The self-referential pointer struct Node *next uses the struct tag, not the typedef name. That's not a style choice — it's required. The typedef alias Node isn't complete until the closing brace, so the compiler doesn't know its size yet. struct Node * is always a pointer to an incomplete type, which is legal; a value of incomplete type is not.

💡
Each node is a separate malloc call — a separate heap allocation with its own address. Nodes are almost never adjacent in memory. The "list" is a logical structure built entirely from pointer links, not physical proximity.

Insertion and traversal

Inserting at the front is O(1): make a node, point its next at the old head, return it as the new head. Appending at the back is O(n): you must walk to the end first.

c
// O(1) — just update head Node *prepend(Node *head, int val) { Node *n = make_node(val); n->next = head; return n; } // O(n) — must walk to the last node Node *append(Node *head, int val) { Node *n = make_node(val); if (!head) return n; Node *cur = head; while (cur->next) cur = cur->next; cur->next = n; return head; } // traversal — walk the chain until NULL void print_list(Node *head) { for (Node *cur = head; cur; cur = cur->next) printf("%d ", cur->val); printf("\n"); }

Deletion

Deletion is where linked lists get subtle. Removing node B from A→B→C requires pointing A's next at C, then freeing B. The problem: you need A (the predecessor) to do that. If you only have a pointer to B, you can't unlink it from a singly linked list — you'd have to search from the head.

c
// delete the first node with value val — O(n) Node *delete_val(Node *head, int val) { if (!head) return NULL; // special case: head is the target if (head->val == val) { Node *rest = head->next; free(head); return rest; } // search for the predecessor Node *prev = head; while (prev->next && prev->next->val != val) prev = prev->next; if (prev->next) { // found it Node *target = prev->next; prev->next = target->next; // bypass free(target); } return head; }
⚠️
Never free a node before unlinking it. Once you call free(target), target is a dangling pointer. Update prev->next first, then free.

Freeing the whole list

Freeing only the head leaves the rest of the nodes as leaked memory — they have no other reference and can never be freed. You must walk the chain and free every node. The standard pattern saves next before freeing, because once you free a node you can't dereference it:

c
void free_list(Node *head) { Node *cur = head; while (cur) { Node *nxt = cur->next; // save before free free(cur); cur = nxt; } }
🔥
This is wrong: free(cur); cur = cur->next;
After free(cur), cur is freed memory. Reading cur->next is undefined behavior — it might work, it might crash, it might silently corrupt something else.

Doubly linked lists

A singly linked list can only move forward. Add a prev pointer and you get a doubly linked list — backward traversal and O(1) deletion without needing the predecessor. The price is two pointers of overhead per node and more bookkeeping on every insert and delete.

c
typedef struct DNode { int val; struct DNode *prev; struct DNode *next; } DNode; // remove a node in O(1) — no predecessor search needed void unlink(DNode *n) { if (n->prev) n->prev->next = n->next; if (n->next) n->next->prev = n->prev; free(n); }

The Linux kernel uses doubly linked lists internally for almost everything — runqueues, page lists, inode lists. They use a "intrusive" variant where the prev/next pointers live inside the data struct itself, not in a separate wrapper node.
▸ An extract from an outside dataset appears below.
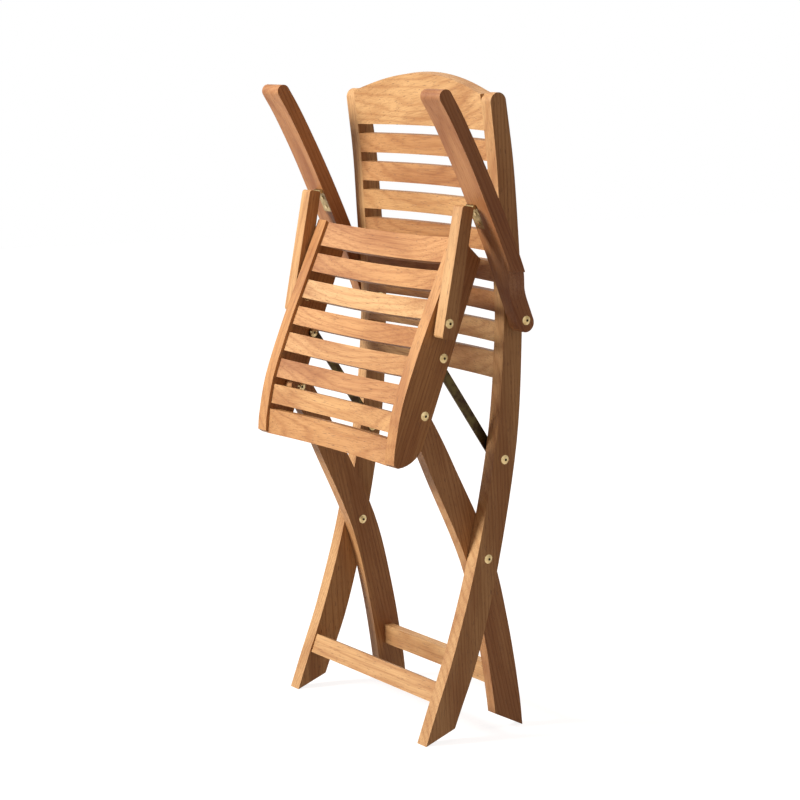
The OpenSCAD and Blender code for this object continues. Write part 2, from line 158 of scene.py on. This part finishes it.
def teak(name, lean, seed, tone, figure):
    """Oiled teak: growth rings, fibre streaks, pores and slow changes of tone."""
    mat, tree, shader = principled(name)
    space = grain_space(tree, lean, seed)

    sway = add(tree, "ShaderNodeTexNoise", Scale=1.0, Detail=3.0, Roughness=0.5)
    tree.links.new(stretched(tree, space, SWAY_CELLS), sway.inputs["Vector"])
    bend = tree.nodes.new("ShaderNodeVectorMath")
    bend.operation = "MULTIPLY_ADD"
    bend.inputs[1].default_value = (0.0, SWAY[0] * figure, SWAY[1] * figure)
    tree.links.new(sway.outputs["Color"], bend.inputs[0])
    tree.links.new(space, bend.inputs[2])

    rings = add(tree, "ShaderNodeTexWave", Scale=WAVE_TURN / RING, Distortion=0.6, Detail=2.0)
    rings.wave_type = "RINGS"
    rings.rings_direction = "X"
    rings.wave_profile = "SIN"
    tree.links.new(bend.outputs["Vector"], rings.inputs["Vector"])

    fibre = add(tree, "ShaderNodeTexNoise", Scale=1.0, Detail=4.0, Roughness=0.65)
    tree.links.new(stretched(tree, space, FIBRE_CELLS), fibre.inputs["Vector"])
    pores = add(tree, "ShaderNodeTexNoise", Scale=1.0, Detail=1.0, Roughness=0.4)
    tree.links.new(stretched(tree, space, PORE_CELLS), pores.inputs["Vector"])
    cloud = add(tree, "ShaderNodeTexNoise", Scale=1.0, Detail=2.0, Roughness=0.5)
    tree.links.new(stretched(tree, space, CLOUD_CELLS), cloud.inputs["Vector"])

    early = [c * t for c, t in zip(EARLY, tone)]
    late = [c * t for c, t in zip(LATE, tone)]
    between = [0.6 * e + 0.4 * d for e, d in zip(early, late)]
    stops = [(0.0, early), (EARLY_ENDS, early), (LATE_BEGINS, between), (1.0, late)]
    colour = ramp(tree, rings.outputs["Color"], stops)
    streak = ramp(tree, fibre.outputs["Fac"], STREAKS)
    colour = mix(tree, "MULTIPLY", 0.8, colour, streak)
    wash = ramp(tree, cloud.outputs["Fac"], WASH)
    colour = mix(tree, "MULTIPLY", 0.9, colour, wash)
    hole = ramp(tree, pores.outputs["Fac"], HOLES)
    colour = mix(tree, "MIX", hole, colour, PORE)
    tree.links.new(colour, shader.inputs["Base Color"])

    gloss = ramp(tree, fibre.outputs["Fac"], WOOD_GLOSS)
    tree.links.new(gloss, shader.inputs["Roughness"])
    shader.inputs["Specular IOR Level"].default_value = 0.35
    relief = add(tree, "ShaderNodeBump", Strength=0.35, Distance=0.0006)
    tree.links.new(fibre.outputs["Fac"], relief.inputs["Height"])
    pits = add(tree, "ShaderNodeBump", Strength=0.5, Distance=0.0004)
    pits.invert = True
    tree.links.new(hole, pits.inputs["Height"])
    tree.links.new(relief.outputs["Normal"], pits.inputs["Normal"])
    tree.links.new(pits.outputs["Normal"], shader.inputs["Normal"])
    return mat


def brass(name, bright, dull, rough):
    """Brass with faint brush marks, duller and rougher where it has tarnished."""
    mat, tree, shader = principled(name)
    coords = tree.nodes.new("ShaderNodeTexCoord")
    tarnish = add(tree, "ShaderNodeTexNoise", Scale=70.0, Detail=4.0, Roughness=0.6)
    tree.links.new(coords.outputs["Object"], tarnish.inputs["Vector"])
    brush = add(tree, "ShaderNodeTexNoise", Scale=1.0, Detail=3.0, Roughness=0.6)
    tree.links.new(stretched(tree, coords.outputs["Object"], BRUSH_CELLS), brush.inputs["Vector"])
    colour = ramp(tree, tarnish.outputs["Fac"], [(0.38, dull), (0.62, bright)])
    tree.links.new(colour, shader.inputs["Base Color"])
    shader.inputs["Metallic"].default_value = 1.0
    gloss = ramp(tree, tarnish.outputs["Fac"], [(0.35, (rough + 0.12,) * 3), (0.65, (rough,) * 3)])
    tree.links.new(gloss, shader.inputs["Roughness"])
    relief = add(tree, "ShaderNodeBump", Strength=0.12, Distance=0.0002)
    tree.links.new(brush.outputs["Fac"], relief.inputs["Height"])
    tree.links.new(relief.outputs["Normal"], shader.inputs["Normal"])
    return mat


def dress(node, material, rounding, steps=3):
    """Gives a CAD node its material, rounds its edges and smooths its curved faces."""
    piece = NODES[node]
    piece.data.materials.clear()
    piece.data.materials.append(material)
    piece.data.shade_smooth()
    flatten = piece.modifiers.new("flatten", "DECIMATE")
    flatten.decimate_type = "DISSOLVE"
    flatten.angle_limit = math.radians(FLAT)
    bevel = piece.modifiers.new("round", "BEVEL")
    bevel.width = rounding
    bevel.segments = steps
    bevel.limit_method = "ANGLE"
    bevel.angle_limit = math.radians(SHARP)
    bevel.use_clamp_overlap = False
    bevel.miter_outer = "MITER_ARC"
    shade = piece.modifiers.new("shade", "WEIGHTED_NORMAL")
    shade.weight = 50
    shade.keep_sharp = False


def upright(degrees):
    """Rotation that takes the grain of a board leaning by that many degrees in the side view to X."""
    return (math.radians(-degrees), math.radians(90.0), 0.0)


# Lean of the grain of the boards that stand in the side view: the turn about X from +Z
LEANS = {"stile": 3.0, "rear_leg": 14.0, "seat_rail": -20.0, "arm": 26.0, "arm_support": -9.3}

# Colour of each board against the common teak, by red, green and blue
BOARD_TONES = {"stile": (1.02, 1.04, 1.04), "rear_leg": (0.96, 0.92, 0.90), "seat_rail": (0.94, 0.84, 0.72),
               "arm": (0.74, 0.60, 0.54), "arm_support": (1.04, 1.06, 1.06)}
SLAT_TONES = ((1.02, 1.05, 1.06), (0.90, 0.80, 0.70), (0.90, 0.80, 0.72), (1.00, 0.97, 0.90),
              (0.85, 0.74, 0.66), (0.98, 0.94, 0.88), (0.92, 0.82, 0.70))


def dress_wood():
    for side, hand in (("left", 1), ("right", 2)):
        for k, (board, lean) in enumerate(LEANS.items()):
            material = teak(f"teak_{board}_{side}", upright(lean), 3 * k + hand, BOARD_TONES[board], 0.5)
            dress(f"{board}_{side}", material, ROUND_BOARD)
    swirl = (0.0, math.radians(8.0), math.radians(3.0))
    dress("top_rail", teak("teak_top_rail", swirl, 11, (1.10, 1.14, 1.14), 1.5), ROUND_SLAT)
    slats = [n for n in NODES if "slat" in n]
    for k, node in enumerate(sorted(slats)):
        tilt = math.radians((k * 5) % 7 - 3.0)
        material = teak(f"teak_{node}", (0.0, tilt, 0.4 * tilt), 17 + k, SLAT_TONES[k % len(SLAT_TONES)], 1.2)
        dress(node, material, ROUND_SLAT)
    for k, node in enumerate(("front_stretcher", "rear_stretcher")):
        material = teak(f"teak_{node}", (0.0, math.radians(1.5), 0.0), 41 + k, (1.08, 1.12, 1.14), 1.0)
        dress(node, material, ROUND_SLAT)


def dress_brass():
    polished = brass("brass_polished", (0.66, 0.51, 0.27), (0.40, 0.28, 0.12), 0.22)
    # Near-black brass for the link bars: painted shade, copying the shade that falls on their inner faces.
    bar_shade_brass = brass("brass_painted_shade_bars", (0.075, 0.055, 0.022), (0.035, 0.020, 0.012), 0.28)
    dark = brass("brass_hinge", (0.42, 0.31, 0.14), (0.22, 0.15, 0.06), 0.32)
    for node in NODES:
        if "bolts" in node or "studs" in node or "screws" in node:
            dress(node, polished, ROUND_BRASS, 2)
        elif node.startswith("link_bar"):
            dress(node, bar_shade_brass, ROUND_BRASS, 2)
        elif "washer" in node or "spacer" in node or "leaves" in node or "hinge_pins" in node:
            dress(node, dark, ROUND_BRASS / 2, 1)


# Dark dished sheet of painted shade in the socket of each bolt cap: its radius, how far its rim lies below
# the top of the dome, how deep its middle lies below the rim, and its rings as (share of the depth, share of
# the radius)
SOCKET_RADIUS = 0.0024
SOCKET_SINK = 0.0003
SOCKET_DEPTH = 0.0006
SOCKET_RINGS = ((0.0, 1.0), (0.45, 0.62), (1.0, 0.16))
SOCKET_SIDES = 24


def cap_places(node):
    """Middle of each domed cap of a node's left and right solid, and the side that it faces."""
    places = []
    for hand in (-1, 1):
        own = [v.co for v in NODES[node].data.vertices if v.co.x * hand > 0]
        low = [min(p[axis] for p in own) for axis in range(3)]
        high = [max(p[axis] for p in own) for axis in range(3)]
        near, far = (low[0], high[0]) if hand > 0 else (high[0], low[0])
        ends = []
        if node != "link_end_studs":
            ends.append((far, hand))
        if "bolts" in node or node == "link_end_studs":
            ends.append((near, -hand))
        for x, face in ends:
            places.append((Vector((x, (low[1] + high[1]) / 2, (low[2] + high[2]) / 2)), face))
    return places


def make_shade_disc(name, body, middle, face, material):
    """Dark dished sheet in the socket of a bolt cap, painted shade where the recess lies in shade."""
    mesh = bpy.data.meshes.new(name)
    shape = bmesh.new()
    loops = []
    for depth, radius in SOCKET_RINGS:
        x = middle.x - face * (SOCKET_SINK + SOCKET_DEPTH * depth)
        loop = []
        for k in range(SOCKET_SIDES):
            turn = math.tau * k / SOCKET_SIDES
            y = middle.y + radius * SOCKET_RADIUS * math.cos(turn)
            z = middle.z + radius * SOCKET_RADIUS * math.sin(turn)
            loop.append(shape.verts.new((x, y, z)))
        loops.append(loop)
    for outer, inner in zip(loops, loops[1:]):
        for k in range(SOCKET_SIDES):
            ahead = (k + 1) % SOCKET_SIDES
            shape.faces.new((outer[k], outer[ahead], inner[ahead], inner[k]))
    shape.faces.new(loops[-1])
    bmesh.ops.recalc_face_normals(shape, faces=shape.faces)
    shape.to_mesh(mesh)
    shape.free()
    piece = bpy.data.objects.new(name, mesh)
    bpy.context.scene.collection.objects.link(piece)
    mesh.materials.append(material)
    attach(piece, body)


def make_shade_discs():
    # Near-black brass for these sheets: painted shade in the sockets, not a colour of the caps.
    shadow = brass("painted_shade_in_sockets", (0.060, 0.045, 0.022), (0.020, 0.014, 0.008), 0.45)
    for body, members in frame["record"]["behaviour"]["bodies"].items():
        for node in members:
            if node == "seat_arm_studs" or ("bolts" not in node and "studs" not in node):
                continue
            for k, (middle, face) in enumerate(cap_places(node)):
                make_shade_disc(f"socket_shade_{node}_{k}", body, middle, face, shadow)


def make_camera():
    data = bpy.data.cameras.new("camera")
    data.lens = CAMERA_LENS
    data.sensor_width = SENSOR
    data.clip_start, data.clip_end = CAMERA_CLIP
    camera = bpy.data.objects.new("camera", data)
    camera.location = CAMERA_AT
    camera.rotation_euler = (math.radians(90.0 - CAMERA_DOWN), 0.0, math.radians(CAMERA_TURN))
    bpy.context.scene.collection.objects.link(camera)
    bpy.context.scene.camera = camera


def background_rays(tree):
    """1 for rays from the camera, from gloss and through glass, and 0 for light on the object."""
    path = tree.nodes.new("ShaderNodeLightPath")
    total = path.outputs["Is Camera Ray"]
    for name in ("Is Glossy Ray", "Is Transmission Ray"):
        node = tree.nodes.new("ShaderNodeMath")
        node.operation = "MAXIMUM"
        tree.links.new(total, node.inputs[0])
        tree.links.new(path.outputs[name], node.inputs[1])
        total = node.outputs[0]
    return total


# Light from the surroundings on the object, and the white that the camera sees
FILL = (0.175, 0.092, 0.058)
WHITE = (1.0, 1.0, 1.0)


def make_world():
    world = bpy.data.worlds.new("studio")
    bpy.context.scene.world = world
    world.use_nodes = True
    tree = world.node_tree
    out = tree.nodes["World Output"]
    fill = tree.nodes["Background"]
    fill.inputs["Color"].default_value = (*FILL, 1.0)
    seen = tree.nodes.new("ShaderNodeBackground")
    seen.inputs["Color"].default_value = (*WHITE, 1.0)
    choose = tree.nodes.new("ShaderNodeMixShader")
    tree.links.new(background_rays(tree), choose.inputs["Fac"])
    tree.links.new(fill.outputs[0], choose.inputs[1])
    tree.links.new(seen.outputs[0], choose.inputs[2])
    tree.links.new(choose.outputs[0], out.inputs["Surface"])


# Half the side of the floor, and the colour that lamps light on it
FLOOR_HALF = 9.0
FLOOR_PAPER = (0.34, 0.32, 0.31)

# The floor's own white grows from this under the chair to the white of the backdrop further out
FLOOR_FADE = {"From Min": 0.6, "From Max": 2.2, "To Min": 0.88, "To Max": 1.0}


def make_floor():
    mesh = bpy.data.meshes.new("floor")
    corners = [(-FLOOR_HALF, -FLOOR_HALF, 0.0), (FLOOR_HALF, -FLOOR_HALF, 0.0),
               (FLOOR_HALF, FLOOR_HALF, 0.0), (-FLOOR_HALF, FLOOR_HALF, 0.0)]
    mesh.from_pydata(corners, [], [(0, 1, 2, 3)])
    floor = bpy.data.objects.new("floor", mesh)
    bpy.context.scene.collection.objects.link(floor)
    mat, tree, shader = principled("floor_paper")
    shader.inputs["Base Color"].default_value = (*FLOOR_PAPER, 1.0)
    shader.inputs["Roughness"].default_value = 0.9
    shader.inputs["Specular IOR Level"].default_value = 0.0
    glow = tree.nodes.new("ShaderNodeEmission")
    coords = tree.nodes.new("ShaderNodeTexCoord")
    reach = tree.nodes.new("ShaderNodeVectorMath")
    reach.operation = "LENGTH"
    fade = tree.nodes.new("ShaderNodeMapRange")
    for key, value in FLOOR_FADE.items():
        fade.inputs[key].default_value = value
    tree.links.new(coords.outputs["Object"], reach.inputs[0])
    tree.links.new(reach.outputs["Value"], fade.inputs["Value"])
    tree.links.new(fade.outputs["Result"], glow.inputs["Strength"])
    both = tree.nodes.new("ShaderNodeAddShader")
    tree.links.new(shader.outputs[0], both.inputs[0])
    tree.links.new(glow.outputs[0], both.inputs[1])
    choose = tree.nodes.new("ShaderNodeMixShader")
    tree.links.new(background_rays(tree), choose.inputs["Fac"])
    tree.links.new(shader.outputs[0], choose.inputs[1])
    tree.links.new(both.outputs[0], choose.inputs[2])
    tree.links.new(choose.outputs[0], tree.nodes["Material Output"].inputs["Surface"])
    mesh.materials.append(mat)


# What the lamps are turned towards, and each lamp's place, size in metres, watts and colour
MIDDLE = (0.0, 0.0, 0.55)
LAMPS = {"key": ((-1.3, -3.6, 2.6), 1.4, 285.0, (1.0, 0.97, 0.94)),
         "fill": ((3.4, -0.6, 1.8), 2.4, 4.0, (1.0, 0.86, 0.78)),
         "top": ((0.2, 0.3, 3.4), 1.6, 30.0, (1.0, 0.98, 0.95))}


def make_lamp(name, place, size, watts, colour):
    data = bpy.data.lights.new(name, "AREA")
    data.shape = "DISK"
    data.size = size
    data.energy = watts
    data.color = colour
    lamp = bpy.data.objects.new(name, data)
    lamp.location = place
    lamp.rotation_euler = (Vector(MIDDLE) - Vector(place)).to_track_quat("-Z", "Y").to_euler()
    bpy.context.scene.collection.objects.link(lamp)


def make_lamps():
    for name, (place, size, watts, colour) in LAMPS.items():
        make_lamp(name, place, size, watts, colour)


dress_wood()
dress_brass()
make_shade_discs()
make_camera()
make_world()
make_floor()
make_lamps()

scene = bpy.context.scene
scene.view_settings.view_transform = "Standard"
Arrays vs linked lists — the real trade-offs

operation array linked list
access by index O(1) O(n)
prepend O(n) shift O(1)
insert (at known node) O(n) shift O(1)
delete (at known node) O(n) shift O(1)*
search O(n) O(n)
cache behavior excellent poor
* O(1) for doubly linked; O(n) for singly linked (predecessor search)
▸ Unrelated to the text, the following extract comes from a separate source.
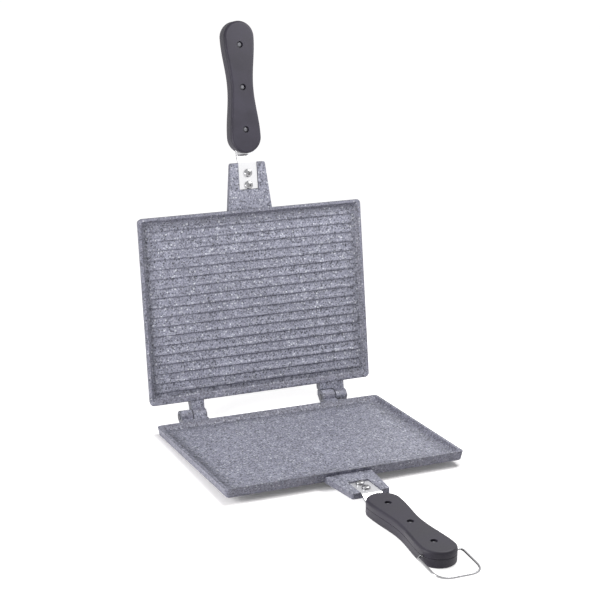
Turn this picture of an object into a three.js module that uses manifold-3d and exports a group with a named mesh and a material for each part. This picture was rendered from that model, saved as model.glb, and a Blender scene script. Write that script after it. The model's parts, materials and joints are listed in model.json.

The cache row matters more than it looks. A modern CPU loads memory in 64-byte cache lines. When you iterate an array, the prefetcher sees the sequential access pattern and loads the next line before you need it — effectively free. When you follow a linked list's pointers, each node can be anywhere in the heap, so every dereference may cause a cache miss. At hundreds of nanoseconds per miss, the asymptotic advantage disappears fast.

💡
When linked lists win in practice: when you already have a pointer to the node and need O(1) insertion/deletion — like an LRU cache (doubly linked + hash map), or a task queue where you splice items between lists. The O(1) only matters if you already have the pointer; if you have to search first, you pay O(n) either way.

The visualization

The viz shows a singly linked list being built node by node, then traversed. Each node is a separate heap allocation — notice the non-sequential addresses. The traversal cursor (cur) walks through the chain one pointer follow at a time.

one-line takeaway

A linked list trades cache-friendly contiguity for O(1) insertion at a known position — the O(1) only matters if you already have the pointer.